I’m Addicted To Hopium

It’s funny that even when I talk about the things that I like in Crimson Desert, it still comes with caveats, and it’s starting to feel like these issues are catching up to me. My last few sessions have been some of the first times in a few weeks that I ended up dipping out of the game and playing something else after a pretty short amount of time.
In the end, while things like the camp and the general “clearing icons off the screen” aspects might be addictive to some, I personally do not believe that I was ever “addicted” to this game. I honestly think a lot of my desire to pick up the game every day, despite plenty of sessions that I didn’t love, was more an act of extreme optimism.
As I touched on in-between all of the times I shit on the game, there are elements of Crimson Desert that are truly incredible. This is one of the most ambitious video games of all time. You are going to experience moments that you won’t believe. That’s not always a great thing, though. Sometimes you won’t believe that Pearl Abyss pulled something incredible off, and sometimes you won’t believe that they made such a dumb decision when designing the game.

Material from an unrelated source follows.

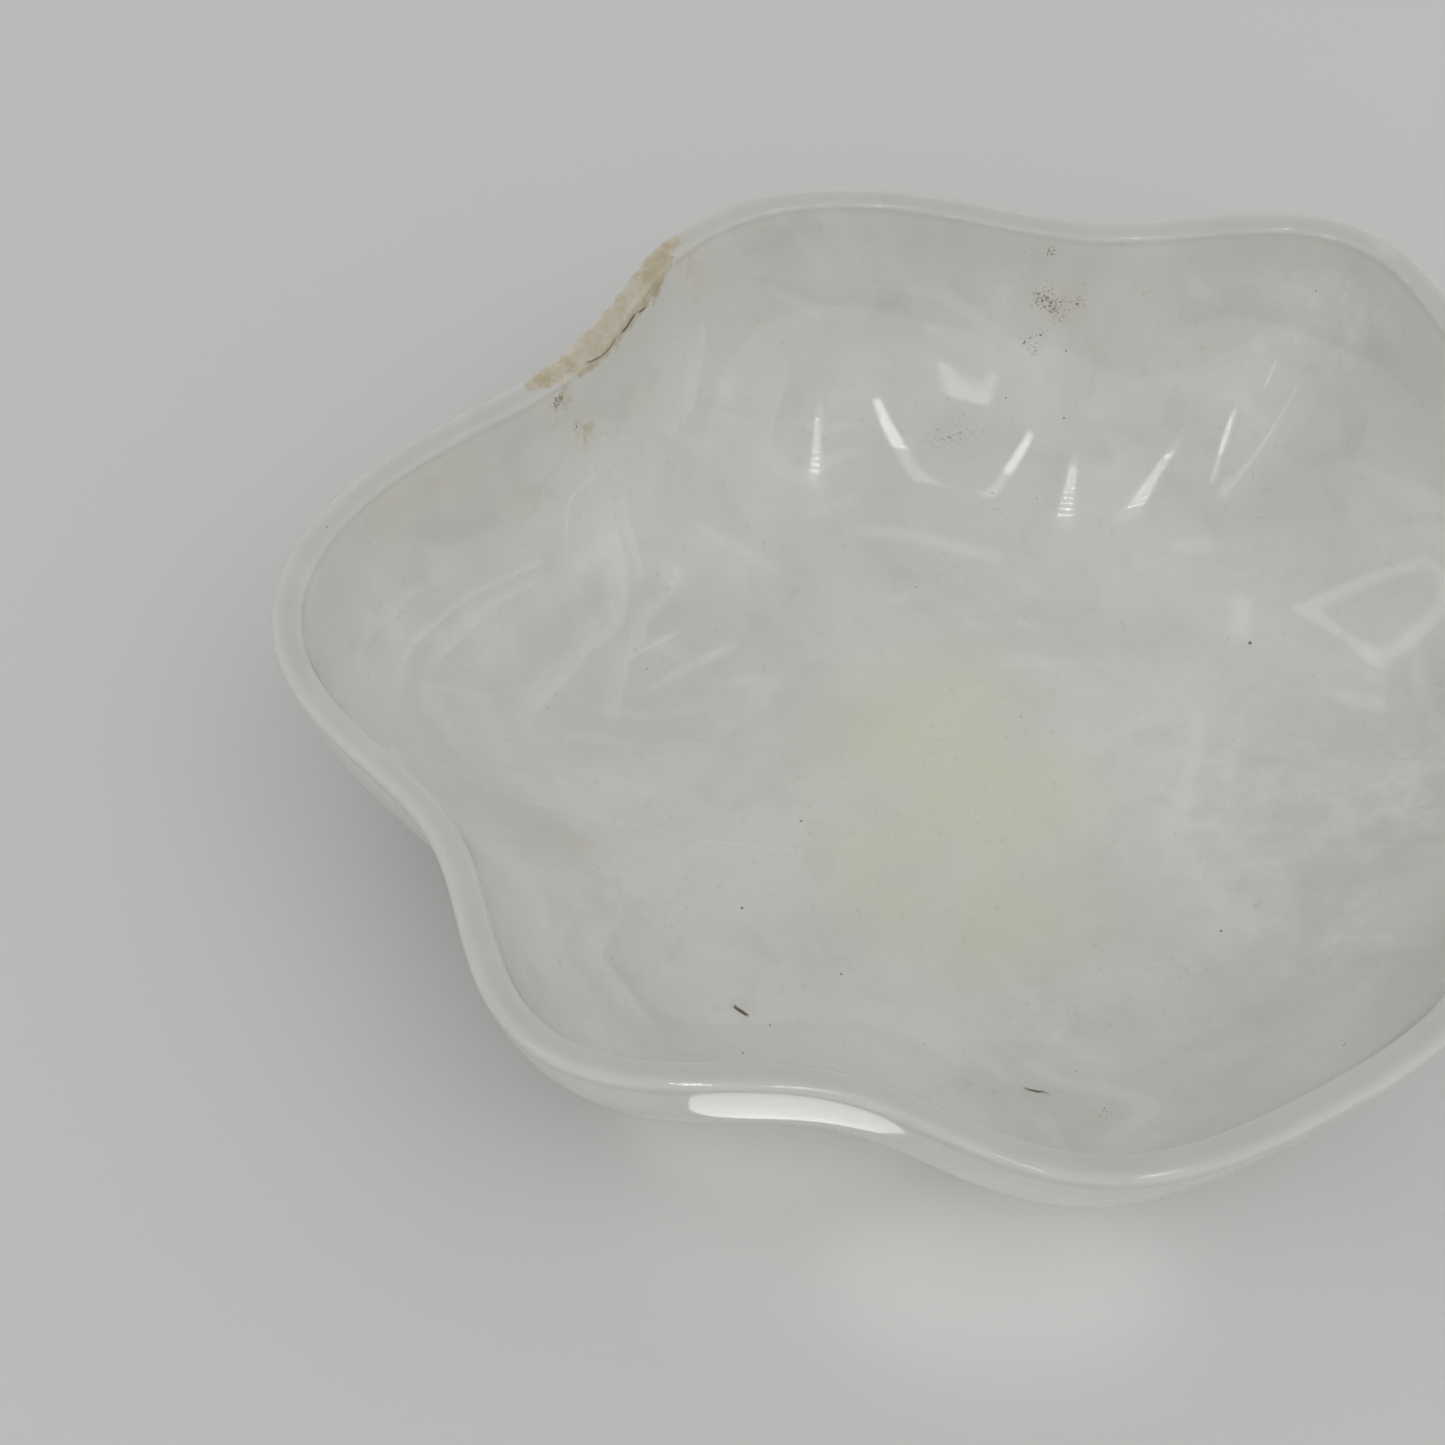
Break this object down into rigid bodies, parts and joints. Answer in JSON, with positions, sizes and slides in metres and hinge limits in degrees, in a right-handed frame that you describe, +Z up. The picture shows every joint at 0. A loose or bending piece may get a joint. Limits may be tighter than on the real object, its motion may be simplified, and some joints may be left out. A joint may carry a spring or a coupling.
{
  "type": "carved onyx dish",
  "caption": "Polished translucent onyx dish carved from one piece, with a lobed flaring wall, a flat-cut rounded rim and a flat foot",
  "frame": {"origin": "centre of the footprint box, on the underside of the flat foot", "axes": "+X along the long side, +Y across the short side, +Z up out of the hollow"},
  "size_m": [0.3008, 0.2542, 0.072],
  "materials": {
    "onyx": "polished translucent greenish-white onyx with milky banding, a gold-brown inclusion at the rim and fine dark specks"
  },
  "bodies": {
    "root": {"dish": "onyx"}
  },
  "joints": []
}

Those moments that I couldn’t believe from a positive perspective have continued to push me forward up until now. I went from kind of hating Crimson Desert to enjoying it a fair bit in some sessions. I have continued to think that if I keep pushing ahead, perhaps more things will click into place, and those positive sessions will start vastly outnumbering the negative sessions that I have been having. Pearl Abyss has also been incredible at pushing out patches, so the game has legitimately gotten better in various ways as I’ve continued to play, even if some of these patches should have been a part of the game on day one.
But admittedly, my optimism has slowly faded in the past few days. I will give it a few more chances, but I’m starting to doubt that I will truly be converted by this game. My addiction to Crimson Desert “hopium” might finally be over very soon. If I had to score this game, I’d probably set it at a solid 7/10, but it’s probably the most complicated 7/10 to explain of all time.